## [Instructions for the task]
Print exactly the part opening with the line containing "What three.js module" and closing with the line containing "const crystalRoughness = 0.42;", with both of those lines included.

---- Rows

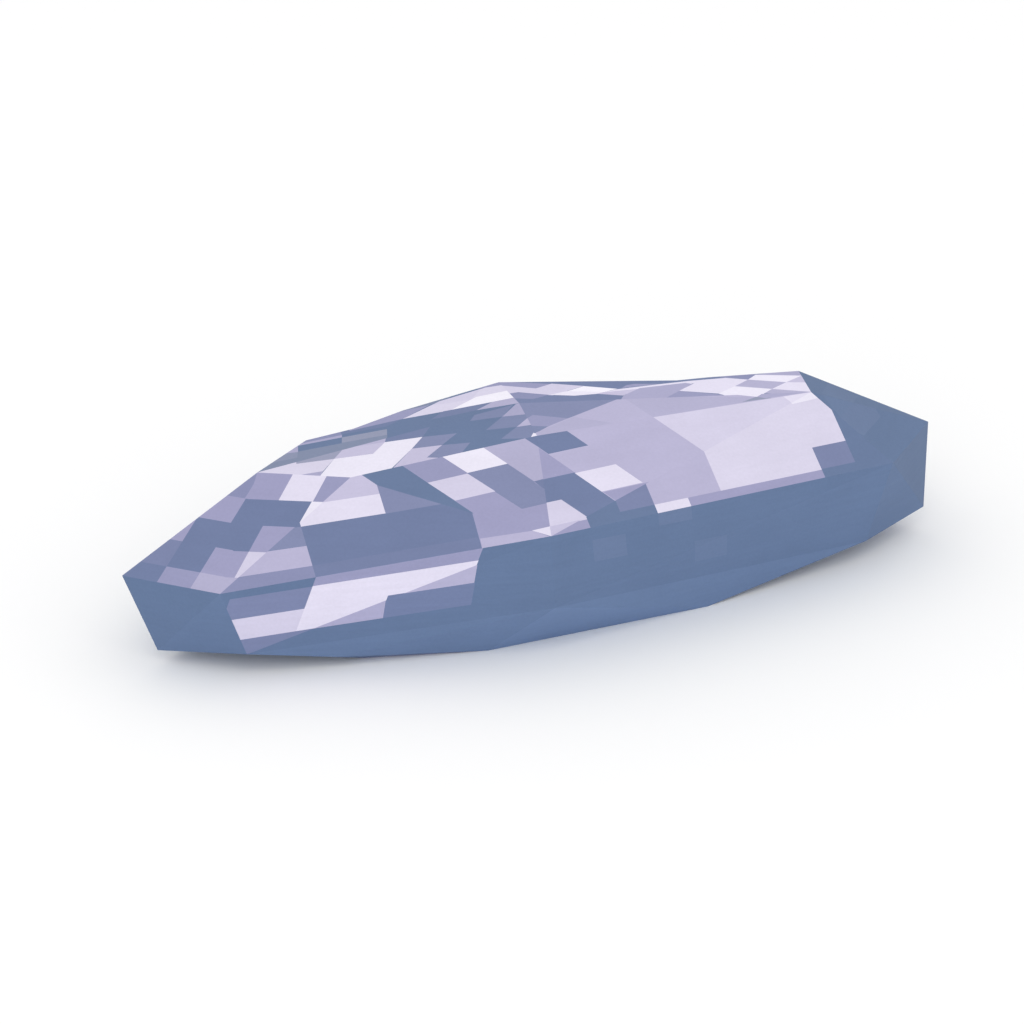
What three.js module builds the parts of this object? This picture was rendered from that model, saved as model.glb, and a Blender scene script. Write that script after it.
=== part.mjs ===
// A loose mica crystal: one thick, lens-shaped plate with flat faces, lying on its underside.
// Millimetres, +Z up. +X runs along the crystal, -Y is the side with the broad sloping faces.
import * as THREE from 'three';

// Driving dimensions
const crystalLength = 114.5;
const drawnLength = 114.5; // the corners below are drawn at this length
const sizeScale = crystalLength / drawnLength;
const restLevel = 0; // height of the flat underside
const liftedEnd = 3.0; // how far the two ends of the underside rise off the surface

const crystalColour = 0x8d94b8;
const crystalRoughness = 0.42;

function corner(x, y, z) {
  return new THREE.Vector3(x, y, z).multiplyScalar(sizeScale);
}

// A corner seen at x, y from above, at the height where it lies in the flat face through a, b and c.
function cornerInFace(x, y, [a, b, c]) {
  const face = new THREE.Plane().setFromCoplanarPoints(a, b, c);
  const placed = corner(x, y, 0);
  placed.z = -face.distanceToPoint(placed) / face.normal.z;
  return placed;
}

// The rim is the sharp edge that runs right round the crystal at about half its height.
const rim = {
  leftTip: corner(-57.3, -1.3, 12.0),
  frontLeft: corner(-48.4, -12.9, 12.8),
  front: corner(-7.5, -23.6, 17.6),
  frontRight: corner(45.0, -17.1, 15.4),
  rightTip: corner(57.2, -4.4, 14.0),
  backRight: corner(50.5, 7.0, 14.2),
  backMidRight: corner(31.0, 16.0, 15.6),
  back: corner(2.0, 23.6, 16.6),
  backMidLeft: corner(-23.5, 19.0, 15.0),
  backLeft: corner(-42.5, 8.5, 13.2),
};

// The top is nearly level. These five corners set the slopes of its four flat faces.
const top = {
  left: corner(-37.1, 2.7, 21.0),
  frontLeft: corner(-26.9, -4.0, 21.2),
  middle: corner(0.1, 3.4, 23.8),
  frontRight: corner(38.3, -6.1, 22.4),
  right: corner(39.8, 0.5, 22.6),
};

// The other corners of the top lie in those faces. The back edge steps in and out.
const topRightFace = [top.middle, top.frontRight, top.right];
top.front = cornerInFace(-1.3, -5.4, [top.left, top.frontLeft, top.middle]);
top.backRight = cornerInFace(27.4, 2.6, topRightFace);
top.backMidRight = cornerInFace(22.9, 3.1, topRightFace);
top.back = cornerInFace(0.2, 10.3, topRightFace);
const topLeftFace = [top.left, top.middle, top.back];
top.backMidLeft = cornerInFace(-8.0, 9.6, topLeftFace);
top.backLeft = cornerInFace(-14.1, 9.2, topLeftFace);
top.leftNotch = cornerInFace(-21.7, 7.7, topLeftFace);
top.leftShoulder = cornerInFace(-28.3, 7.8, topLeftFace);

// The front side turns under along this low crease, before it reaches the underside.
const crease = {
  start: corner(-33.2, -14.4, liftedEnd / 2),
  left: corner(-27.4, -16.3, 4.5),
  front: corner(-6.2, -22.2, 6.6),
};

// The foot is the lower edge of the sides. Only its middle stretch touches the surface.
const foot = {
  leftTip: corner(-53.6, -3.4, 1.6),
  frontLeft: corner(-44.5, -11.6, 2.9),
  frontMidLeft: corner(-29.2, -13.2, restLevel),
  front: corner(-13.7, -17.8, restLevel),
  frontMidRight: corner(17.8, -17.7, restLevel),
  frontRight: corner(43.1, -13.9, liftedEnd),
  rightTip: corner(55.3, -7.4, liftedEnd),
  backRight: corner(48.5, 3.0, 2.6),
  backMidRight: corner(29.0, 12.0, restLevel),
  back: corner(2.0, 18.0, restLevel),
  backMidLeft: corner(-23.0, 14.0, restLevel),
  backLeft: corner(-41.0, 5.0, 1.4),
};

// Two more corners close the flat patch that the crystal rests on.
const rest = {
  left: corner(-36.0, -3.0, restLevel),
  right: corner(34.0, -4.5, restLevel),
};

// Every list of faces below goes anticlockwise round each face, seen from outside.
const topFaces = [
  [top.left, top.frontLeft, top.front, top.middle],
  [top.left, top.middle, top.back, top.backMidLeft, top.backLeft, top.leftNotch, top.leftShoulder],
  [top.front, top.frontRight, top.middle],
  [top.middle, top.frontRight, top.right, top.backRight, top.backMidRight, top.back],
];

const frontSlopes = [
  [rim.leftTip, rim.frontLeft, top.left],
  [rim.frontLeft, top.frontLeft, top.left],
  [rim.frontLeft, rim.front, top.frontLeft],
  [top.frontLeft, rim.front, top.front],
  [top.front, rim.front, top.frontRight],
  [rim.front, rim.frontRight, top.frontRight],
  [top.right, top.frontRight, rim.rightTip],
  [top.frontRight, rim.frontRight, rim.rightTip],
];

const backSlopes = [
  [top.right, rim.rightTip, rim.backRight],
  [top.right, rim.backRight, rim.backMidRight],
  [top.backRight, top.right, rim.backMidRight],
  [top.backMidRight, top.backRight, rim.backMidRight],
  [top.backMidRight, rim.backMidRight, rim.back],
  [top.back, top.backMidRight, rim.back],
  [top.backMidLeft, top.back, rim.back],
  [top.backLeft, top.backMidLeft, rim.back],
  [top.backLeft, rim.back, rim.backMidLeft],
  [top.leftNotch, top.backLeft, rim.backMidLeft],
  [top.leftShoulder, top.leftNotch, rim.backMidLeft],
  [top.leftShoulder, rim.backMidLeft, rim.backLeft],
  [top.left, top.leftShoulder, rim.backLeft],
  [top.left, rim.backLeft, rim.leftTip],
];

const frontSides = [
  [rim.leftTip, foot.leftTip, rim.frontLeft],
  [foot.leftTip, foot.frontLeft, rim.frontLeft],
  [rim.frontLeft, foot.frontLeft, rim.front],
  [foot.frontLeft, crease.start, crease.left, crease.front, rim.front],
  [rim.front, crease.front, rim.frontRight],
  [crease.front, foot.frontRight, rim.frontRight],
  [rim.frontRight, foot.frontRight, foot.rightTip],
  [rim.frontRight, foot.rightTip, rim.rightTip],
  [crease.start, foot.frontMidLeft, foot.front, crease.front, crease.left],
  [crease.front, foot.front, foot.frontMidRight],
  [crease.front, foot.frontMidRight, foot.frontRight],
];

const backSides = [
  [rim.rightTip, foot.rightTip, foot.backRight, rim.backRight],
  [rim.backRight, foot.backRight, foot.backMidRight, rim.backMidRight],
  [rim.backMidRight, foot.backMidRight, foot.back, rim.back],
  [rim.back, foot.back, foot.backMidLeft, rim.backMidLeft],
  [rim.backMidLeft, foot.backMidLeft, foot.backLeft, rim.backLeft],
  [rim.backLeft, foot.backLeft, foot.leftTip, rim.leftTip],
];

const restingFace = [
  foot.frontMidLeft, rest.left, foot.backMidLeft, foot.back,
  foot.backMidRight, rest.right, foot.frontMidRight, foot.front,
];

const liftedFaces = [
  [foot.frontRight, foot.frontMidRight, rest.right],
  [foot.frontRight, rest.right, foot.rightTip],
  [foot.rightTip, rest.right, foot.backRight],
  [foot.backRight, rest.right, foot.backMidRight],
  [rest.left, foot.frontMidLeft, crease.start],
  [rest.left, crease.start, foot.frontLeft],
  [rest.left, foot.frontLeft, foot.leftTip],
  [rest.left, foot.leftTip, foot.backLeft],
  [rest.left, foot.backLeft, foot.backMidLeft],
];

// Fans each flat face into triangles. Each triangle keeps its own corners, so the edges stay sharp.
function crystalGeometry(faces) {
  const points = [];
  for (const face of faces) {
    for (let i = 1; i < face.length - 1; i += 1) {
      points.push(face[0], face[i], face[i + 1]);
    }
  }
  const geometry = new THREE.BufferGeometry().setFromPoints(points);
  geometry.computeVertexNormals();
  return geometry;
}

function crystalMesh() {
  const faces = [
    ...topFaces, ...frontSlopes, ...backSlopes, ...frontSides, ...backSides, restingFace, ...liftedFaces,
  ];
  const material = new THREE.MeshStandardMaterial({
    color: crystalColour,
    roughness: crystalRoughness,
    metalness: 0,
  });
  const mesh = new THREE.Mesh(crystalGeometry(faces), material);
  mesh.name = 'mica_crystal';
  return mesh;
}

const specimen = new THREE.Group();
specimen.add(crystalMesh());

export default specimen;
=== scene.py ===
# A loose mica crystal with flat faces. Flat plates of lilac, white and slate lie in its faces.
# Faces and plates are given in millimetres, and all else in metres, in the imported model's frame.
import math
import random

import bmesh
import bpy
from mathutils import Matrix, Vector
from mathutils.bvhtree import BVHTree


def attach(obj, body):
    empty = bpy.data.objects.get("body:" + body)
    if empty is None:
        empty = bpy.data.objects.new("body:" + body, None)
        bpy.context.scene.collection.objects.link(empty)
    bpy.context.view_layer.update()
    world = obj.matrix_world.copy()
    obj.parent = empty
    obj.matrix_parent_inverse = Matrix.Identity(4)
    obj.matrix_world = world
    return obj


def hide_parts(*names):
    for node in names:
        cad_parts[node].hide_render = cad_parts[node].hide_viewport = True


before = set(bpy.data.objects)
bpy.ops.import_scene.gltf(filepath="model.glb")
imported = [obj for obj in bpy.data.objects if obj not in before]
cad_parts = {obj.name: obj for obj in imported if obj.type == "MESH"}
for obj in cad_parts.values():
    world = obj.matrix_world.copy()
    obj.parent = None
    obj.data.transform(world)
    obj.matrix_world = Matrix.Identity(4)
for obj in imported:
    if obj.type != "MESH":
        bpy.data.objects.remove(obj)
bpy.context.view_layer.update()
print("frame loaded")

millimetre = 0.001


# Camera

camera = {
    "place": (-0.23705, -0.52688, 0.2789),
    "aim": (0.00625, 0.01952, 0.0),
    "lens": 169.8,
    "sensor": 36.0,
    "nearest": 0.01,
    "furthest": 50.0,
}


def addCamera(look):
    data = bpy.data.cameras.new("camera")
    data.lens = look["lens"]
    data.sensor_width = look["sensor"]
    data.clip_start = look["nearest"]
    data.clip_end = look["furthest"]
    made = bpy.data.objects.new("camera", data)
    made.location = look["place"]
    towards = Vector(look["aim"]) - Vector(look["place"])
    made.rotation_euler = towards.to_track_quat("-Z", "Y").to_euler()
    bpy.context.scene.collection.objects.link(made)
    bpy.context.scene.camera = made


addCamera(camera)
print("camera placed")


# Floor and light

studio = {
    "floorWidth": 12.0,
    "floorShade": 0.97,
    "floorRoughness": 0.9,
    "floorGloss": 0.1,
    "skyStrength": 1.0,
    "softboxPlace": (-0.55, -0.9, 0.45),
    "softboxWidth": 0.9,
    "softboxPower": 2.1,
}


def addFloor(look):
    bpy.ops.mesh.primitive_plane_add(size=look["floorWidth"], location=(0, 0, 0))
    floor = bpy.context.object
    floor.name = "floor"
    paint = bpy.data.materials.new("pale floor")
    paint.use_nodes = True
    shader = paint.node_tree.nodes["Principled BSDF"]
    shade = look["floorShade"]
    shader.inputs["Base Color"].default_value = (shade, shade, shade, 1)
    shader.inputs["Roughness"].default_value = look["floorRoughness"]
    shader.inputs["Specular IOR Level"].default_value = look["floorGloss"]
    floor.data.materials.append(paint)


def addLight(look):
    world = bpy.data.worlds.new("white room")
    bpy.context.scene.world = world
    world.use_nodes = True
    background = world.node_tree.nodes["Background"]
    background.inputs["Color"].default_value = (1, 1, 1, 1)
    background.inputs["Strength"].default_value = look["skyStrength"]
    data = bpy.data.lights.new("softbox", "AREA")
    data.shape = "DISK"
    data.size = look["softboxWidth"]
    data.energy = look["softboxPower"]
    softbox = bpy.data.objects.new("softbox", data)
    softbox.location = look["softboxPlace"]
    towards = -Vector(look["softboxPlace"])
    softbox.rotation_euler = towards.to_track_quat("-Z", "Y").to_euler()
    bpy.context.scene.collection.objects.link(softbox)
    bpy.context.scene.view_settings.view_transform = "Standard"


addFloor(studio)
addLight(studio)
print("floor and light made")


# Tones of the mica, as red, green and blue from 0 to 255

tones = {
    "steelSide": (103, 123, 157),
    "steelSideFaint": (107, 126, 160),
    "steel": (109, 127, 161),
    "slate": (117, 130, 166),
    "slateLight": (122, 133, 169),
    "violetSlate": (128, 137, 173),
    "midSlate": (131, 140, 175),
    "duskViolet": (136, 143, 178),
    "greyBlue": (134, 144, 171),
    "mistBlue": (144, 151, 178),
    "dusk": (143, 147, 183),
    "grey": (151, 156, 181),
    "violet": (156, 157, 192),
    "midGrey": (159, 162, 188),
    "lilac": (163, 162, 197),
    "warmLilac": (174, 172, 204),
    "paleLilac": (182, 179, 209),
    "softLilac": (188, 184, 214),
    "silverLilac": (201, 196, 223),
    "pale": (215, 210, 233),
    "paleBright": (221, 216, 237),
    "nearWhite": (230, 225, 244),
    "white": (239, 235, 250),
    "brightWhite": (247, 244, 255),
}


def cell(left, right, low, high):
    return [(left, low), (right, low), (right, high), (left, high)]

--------
---- Rows

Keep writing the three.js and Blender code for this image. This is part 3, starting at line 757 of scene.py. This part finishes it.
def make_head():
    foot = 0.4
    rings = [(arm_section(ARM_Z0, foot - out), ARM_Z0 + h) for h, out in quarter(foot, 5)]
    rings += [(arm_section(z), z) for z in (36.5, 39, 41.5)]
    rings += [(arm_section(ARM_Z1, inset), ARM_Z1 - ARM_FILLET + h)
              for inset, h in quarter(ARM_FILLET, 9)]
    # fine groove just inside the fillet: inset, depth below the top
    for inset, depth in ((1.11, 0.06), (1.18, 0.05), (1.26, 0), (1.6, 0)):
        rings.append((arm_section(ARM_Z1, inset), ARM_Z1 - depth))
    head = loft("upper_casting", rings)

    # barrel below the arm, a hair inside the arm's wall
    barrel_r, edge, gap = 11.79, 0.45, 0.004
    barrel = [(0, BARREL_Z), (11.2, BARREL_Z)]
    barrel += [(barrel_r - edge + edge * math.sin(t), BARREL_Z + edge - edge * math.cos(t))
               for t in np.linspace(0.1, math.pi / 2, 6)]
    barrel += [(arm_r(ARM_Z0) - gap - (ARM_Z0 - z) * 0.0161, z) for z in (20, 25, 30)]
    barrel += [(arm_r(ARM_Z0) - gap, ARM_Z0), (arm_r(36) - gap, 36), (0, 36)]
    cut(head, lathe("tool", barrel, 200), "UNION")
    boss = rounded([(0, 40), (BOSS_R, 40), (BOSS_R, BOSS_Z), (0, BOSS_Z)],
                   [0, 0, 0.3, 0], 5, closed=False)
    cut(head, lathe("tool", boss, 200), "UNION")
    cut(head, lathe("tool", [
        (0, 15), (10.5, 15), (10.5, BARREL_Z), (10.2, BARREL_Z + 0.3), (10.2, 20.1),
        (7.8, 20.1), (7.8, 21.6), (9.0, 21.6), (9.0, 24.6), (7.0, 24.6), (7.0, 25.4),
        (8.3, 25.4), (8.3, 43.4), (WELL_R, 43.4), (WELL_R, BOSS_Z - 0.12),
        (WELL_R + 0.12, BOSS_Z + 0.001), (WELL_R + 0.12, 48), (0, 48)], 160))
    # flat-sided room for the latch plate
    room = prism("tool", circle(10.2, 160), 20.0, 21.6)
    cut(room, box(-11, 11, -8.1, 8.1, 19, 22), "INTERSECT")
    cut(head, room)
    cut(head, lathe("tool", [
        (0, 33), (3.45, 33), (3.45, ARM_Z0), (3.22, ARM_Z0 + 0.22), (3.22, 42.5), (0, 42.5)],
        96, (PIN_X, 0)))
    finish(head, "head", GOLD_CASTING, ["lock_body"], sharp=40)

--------
---- Rows

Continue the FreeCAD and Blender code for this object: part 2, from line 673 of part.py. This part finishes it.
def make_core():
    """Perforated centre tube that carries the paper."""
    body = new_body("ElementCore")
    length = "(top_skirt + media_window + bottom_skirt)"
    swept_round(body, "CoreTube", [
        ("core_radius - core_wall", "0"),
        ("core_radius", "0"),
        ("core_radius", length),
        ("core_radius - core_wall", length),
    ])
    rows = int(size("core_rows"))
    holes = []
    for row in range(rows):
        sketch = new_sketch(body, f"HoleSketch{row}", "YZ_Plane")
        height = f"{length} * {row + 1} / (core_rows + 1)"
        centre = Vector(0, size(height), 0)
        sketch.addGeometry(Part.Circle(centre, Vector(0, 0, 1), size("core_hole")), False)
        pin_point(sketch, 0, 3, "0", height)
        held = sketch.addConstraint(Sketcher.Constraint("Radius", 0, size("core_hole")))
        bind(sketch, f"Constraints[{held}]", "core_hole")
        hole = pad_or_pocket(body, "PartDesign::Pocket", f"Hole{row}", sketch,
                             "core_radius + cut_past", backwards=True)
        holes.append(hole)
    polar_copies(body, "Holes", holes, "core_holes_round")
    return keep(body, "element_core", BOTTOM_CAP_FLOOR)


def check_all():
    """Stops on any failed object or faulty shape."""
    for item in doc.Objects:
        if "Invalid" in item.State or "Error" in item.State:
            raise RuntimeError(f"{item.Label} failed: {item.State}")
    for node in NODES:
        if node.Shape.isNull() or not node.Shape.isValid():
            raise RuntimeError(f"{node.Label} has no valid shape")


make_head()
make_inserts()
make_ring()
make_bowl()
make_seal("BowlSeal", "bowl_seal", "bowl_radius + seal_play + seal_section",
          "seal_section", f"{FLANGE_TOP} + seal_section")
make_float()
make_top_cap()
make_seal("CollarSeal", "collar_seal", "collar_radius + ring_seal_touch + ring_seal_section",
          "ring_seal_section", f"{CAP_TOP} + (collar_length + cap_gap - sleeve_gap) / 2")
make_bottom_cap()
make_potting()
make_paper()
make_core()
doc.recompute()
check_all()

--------

## [Task output]
What three.js module builds the parts of this object? This picture was rendered from that model, saved as model.glb, and a Blender scene script. Write that script after it.
=== part.mjs ===
// A loose mica crystal: one thick, lens-shaped plate with flat faces, lying on its underside.
// Millimetres, +Z up. +X runs along the crystal, -Y is the side with the broad sloping faces.
import * as THREE from 'three';

// Driving dimensions
const crystalLength = 114.5;
const drawnLength = 114.5; // the corners below are drawn at this length
const sizeScale = crystalLength / drawnLength;
const restLevel = 0; // height of the flat underside
const liftedEnd = 3.0; // how far the two ends of the underside rise off the surface

const crystalColour = 0x8d94b8;
const crystalRoughness = 0.42;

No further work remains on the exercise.